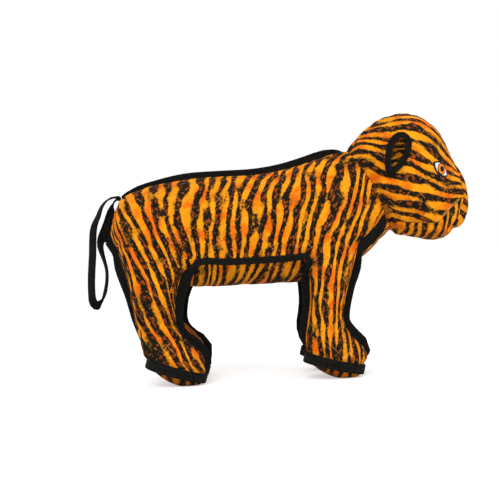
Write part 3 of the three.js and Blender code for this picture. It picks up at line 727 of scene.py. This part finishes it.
def cutAlong(piece, warp, inRegion, **settings):
    # lays the wanted line straight, cuts the mesh along it, and puts the points back
    points = readPoints(piece)
    axis, shift = warp(points)
    moved = points.copy()
    moved[:, axis] -= shift
    writePoints(piece, moved)
    pickOnly(piece)
    wanted = inRegion(points)
    piece.data.polygons.foreach_set("select", [bool(all(wanted[v] for v in face.vertices))
                                               for face in piece.data.polygons])
    piece.data.vertices.foreach_set("select", wanted)
    bpy.ops.object.mode_set(mode="EDIT")
    bpy.ops.mesh.select_mode(type="FACE")
    bpy.ops.mesh.bisect(plane_co=(0, 0, 0), plane_no=np.eye(3)[axis], **settings)
    bpy.ops.object.mode_set(mode="OBJECT")
    after = readPoints(piece)
    after[:, axis] += warp(after)[1]
    writePoints(piece, after)


def neckShift(points):
    line = np.array(neckLine)[::-1] * mm
    return 0, np.interp(points[:, 2], line[:, 1], line[:, 0])


def jawShift(points):
    line = np.array(jawLine) * mm
    return 2, np.interp(points[:, 0], line[:, 0], line[:, 1])


def stripShift(side):
    return lambda points: (1, side * stripEdge(points))


def nearJaw(points):
    return (points[:, 0] > 0.111) & (points[:, 0] < 0.195) & (points[:, 2] < 0.2)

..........

▶ OBJECTIVE
Extract every line above exactly as it stands.

▶ ANSWER TO THE EXERCISE
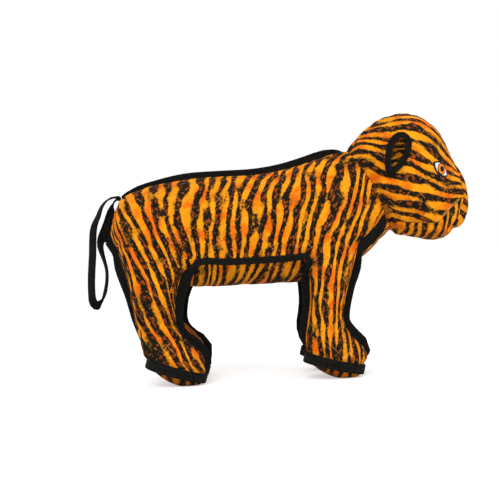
Write part 3 of the three.js and Blender code for this picture. It picks up at line 727 of scene.py. This part finishes it.
def cutAlong(piece, warp, inRegion, **settings):
    # lays the wanted line straight, cuts the mesh along it, and puts the points back
    points = readPoints(piece)
    axis, shift = warp(points)
    moved = points.copy()
    moved[:, axis] -= shift
    writePoints(piece, moved)
    pickOnly(piece)
    wanted = inRegion(points)
    piece.data.polygons.foreach_set("select", [bool(all(wanted[v] for v in face.vertices))
                                               for face in piece.data.polygons])
    piece.data.vertices.foreach_set("select", wanted)
    bpy.ops.object.mode_set(mode="EDIT")
    bpy.ops.mesh.select_mode(type="FACE")
    bpy.ops.mesh.bisect(plane_co=(0, 0, 0), plane_no=np.eye(3)[axis], **settings)
    bpy.ops.object.mode_set(mode="OBJECT")
    after = readPoints(piece)
    after[:, axis] += warp(after)[1]
    writePoints(piece, after)


def neckShift(points):
    line = np.array(neckLine)[::-1] * mm
    return 0, np.interp(points[:, 2], line[:, 1], line[:, 0])


def jawShift(points):
    line = np.array(jawLine) * mm
    return 2, np.interp(points[:, 0], line[:, 0], line[:, 1])


def stripShift(side):
    return lambda points: (1, side * stripEdge(points))


def nearJaw(points):
    return (points[:, 0] > 0.111) & (points[:, 0] < 0.195) & (points[:, 2] < 0.2)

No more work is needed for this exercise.